The Taipei City government, which imposed the fine in June 2011, said the economics ministry had ruled in its favour:
“We urge Google to respect Taiwan’s laws and the rights of our consumers to resume sales of its Android Market paid apps,” it said in a statement.
Smartphone users in the city had complained that they were unable to claim a refund when they deemed an app download as unsatisfactory. Taipei’s Law and Regulation Commission informed Google Taiwan, as well as Apple Asia, of the complaints in a formal letter, demanding an explanation and an outline of improvements by a June 23 2011 deadline.
Apple Asia responded before the deadline and amended its refund policy to comply with Taiwan’s by extending its trial period from 15 minutes to a full seven days. Google did not reply.

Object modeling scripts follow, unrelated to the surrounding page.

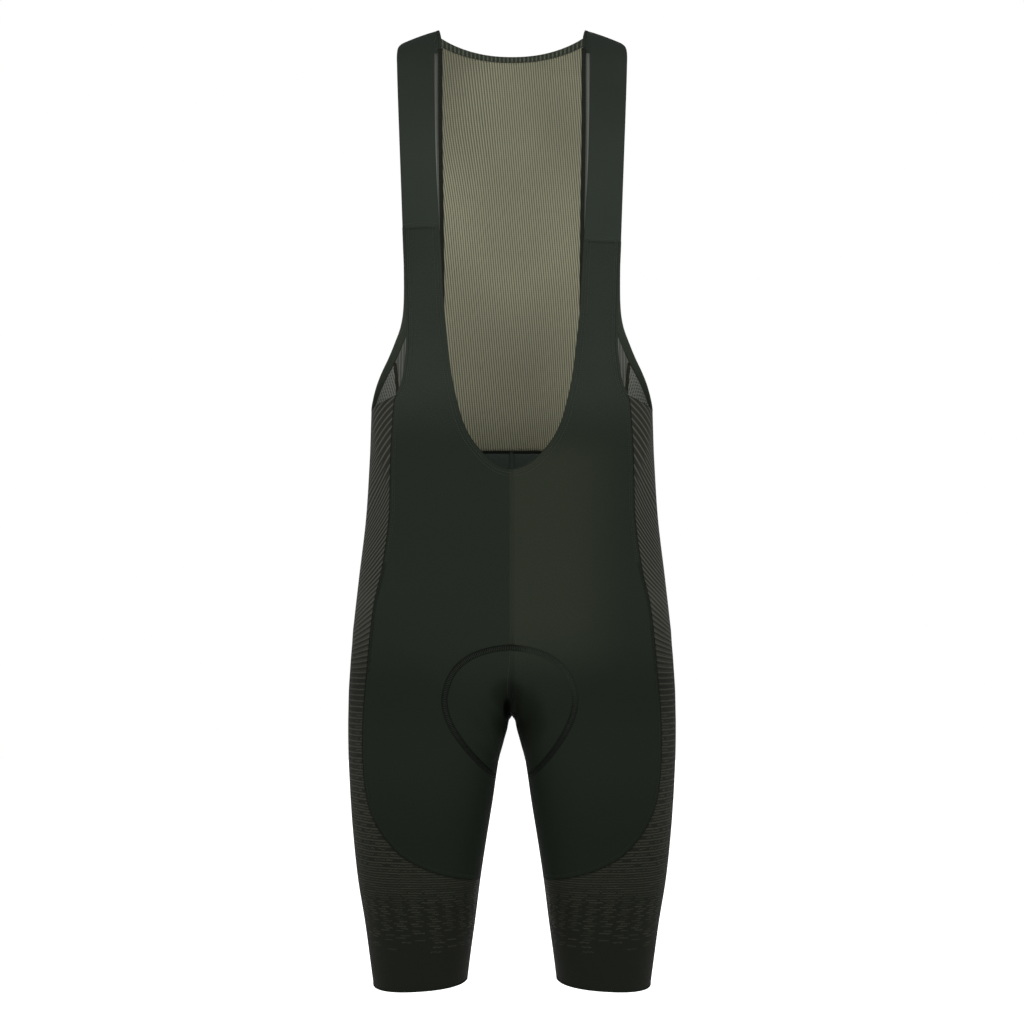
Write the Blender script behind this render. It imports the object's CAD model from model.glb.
# The dressed cycling bib shorts: fine cloth shells cut from the same body form as the solids, with
# their seams, stitching, ribs and knit. Lengths are in millimetres until a mesh is made.

import math

import bpy
import numpy as np
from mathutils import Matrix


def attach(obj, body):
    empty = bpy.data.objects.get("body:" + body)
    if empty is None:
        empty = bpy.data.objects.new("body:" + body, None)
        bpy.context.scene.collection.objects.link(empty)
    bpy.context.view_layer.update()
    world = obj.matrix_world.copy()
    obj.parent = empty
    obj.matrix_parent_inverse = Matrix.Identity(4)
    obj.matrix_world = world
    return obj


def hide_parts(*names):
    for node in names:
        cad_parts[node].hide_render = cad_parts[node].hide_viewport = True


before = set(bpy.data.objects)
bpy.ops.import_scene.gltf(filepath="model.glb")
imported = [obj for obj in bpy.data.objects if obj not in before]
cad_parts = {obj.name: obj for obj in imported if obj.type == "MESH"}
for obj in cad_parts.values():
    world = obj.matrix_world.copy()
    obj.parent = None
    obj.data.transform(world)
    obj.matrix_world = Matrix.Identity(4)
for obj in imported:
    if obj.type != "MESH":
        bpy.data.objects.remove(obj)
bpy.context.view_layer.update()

MM = 0.001
FRONT, BACK = -1, 1
CLOTH = 1.1
SEAM_GAP = 0.3

# The body form


def rows_of(names, *rows):
    return dict(zip(names.split(), np.array(rows, float).T))


TORSO = rows_of(
    "z half front back",
    (30, 156, 92, 86), (-60, 162, 97, 93), (-140, 165, 101, 98), (-200, 163, 103, 100),
    (-265, 158, 103, 96), (-330, 154, 100, 89), (-395, 153, 97, 84), (-430, 153.8, 96, 82),
    (-460, 154.9, 96, 82), (-525, 159.1, 97, 87), (-590, 166.8, 100, 98),
    (-656, 173.9, 102, 112), (-722, 177.7, 101, 120), (-800, 178, 100, 120),
)
LEG = rows_of(
    "z outer inner front back",
    (-560, 150, -60, 70, 60), (-640, 171, -34, 90, 96), (-700, 177, -12, 95, 112),
    (-739, 178.2, 3, 95, 111), (-752, 178.3, 5, 94, 108), (-767, 178.2, 9.8, 93, 104),
    (-790, 177.6, 15.2, 91, 98), (-831, 175.5, 21.3, 87, 91), (-874, 172.2, 28.3, 82, 85),
    (-918, 167.3, 34.9, 77, 80), (-961, 160.2, 40.3, 72, 75), (-1005, 154.2, 46.3, 67, 70),
    (-1045, 148.9, 51, 63, 66),
)
AXIS = rows_of("z x", (30, 80), (-620, 80), (-740, 89), (-831, 98), (-1045, 100))
STRAP_EDGES = rows_of(
    "z inner outer",
    (10, 80.2, 115), (1.3, 80.7, 118), (-1.5, 81.5, 121.8), (-5, 82.2, 123.8),
    (-14, 83.3, 124.6), (-30, 83.9, 124), (-80, 82.8, 121.9), (-112, 82, 120.6),
    (-144, 80.9, 119.4), (-176, 79.4, 118.2), (-207, 77.6, 117.1), (-240, 75.7, 116),
)
NECKLINE = [
    (74.4, -262), (72.8, -292), (71, -313), (68.6, -334), (66.2, -356), (63.1, -377),
    (58.4, -398), (52.5, -419), (44.5, -436), (35, -449), (24, -460.5), (12, -468.5),
    (0, -471.3),
]
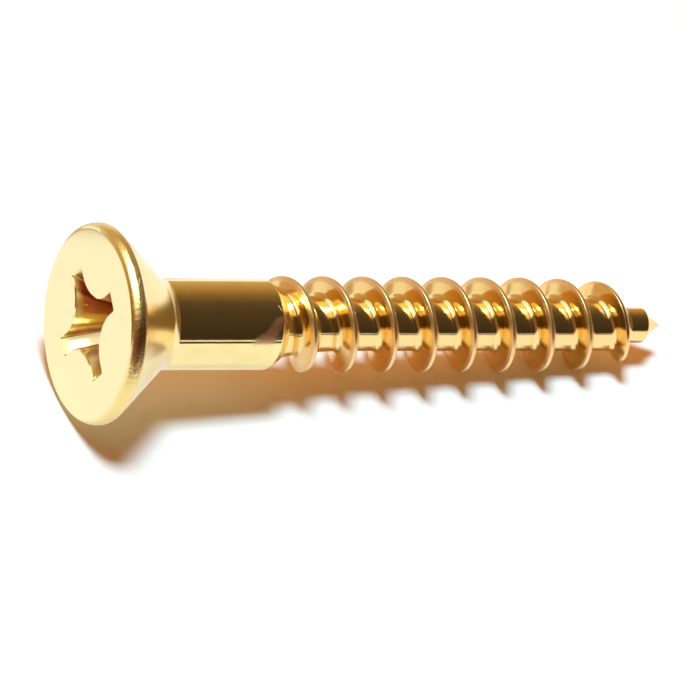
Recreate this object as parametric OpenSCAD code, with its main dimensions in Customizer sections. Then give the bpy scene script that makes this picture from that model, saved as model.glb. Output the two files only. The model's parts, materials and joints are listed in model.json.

After receiving the warning from the Taipei City Government earlier in the month, Google then suspended downloads of paid apps on the Android Market after it received the fine. This suspension is stil in place.
Despite the two sides having a “full and extensive exchange of opinions” on the matter, with Google said to be thoroughly understanding of Taiwan’s Consumer Protection Act, the search giant didn’t change its policies by a revised July 14 deadline — resulting in Taiwanese authorities upholding the fine.
Google has not issued a comment on the matter.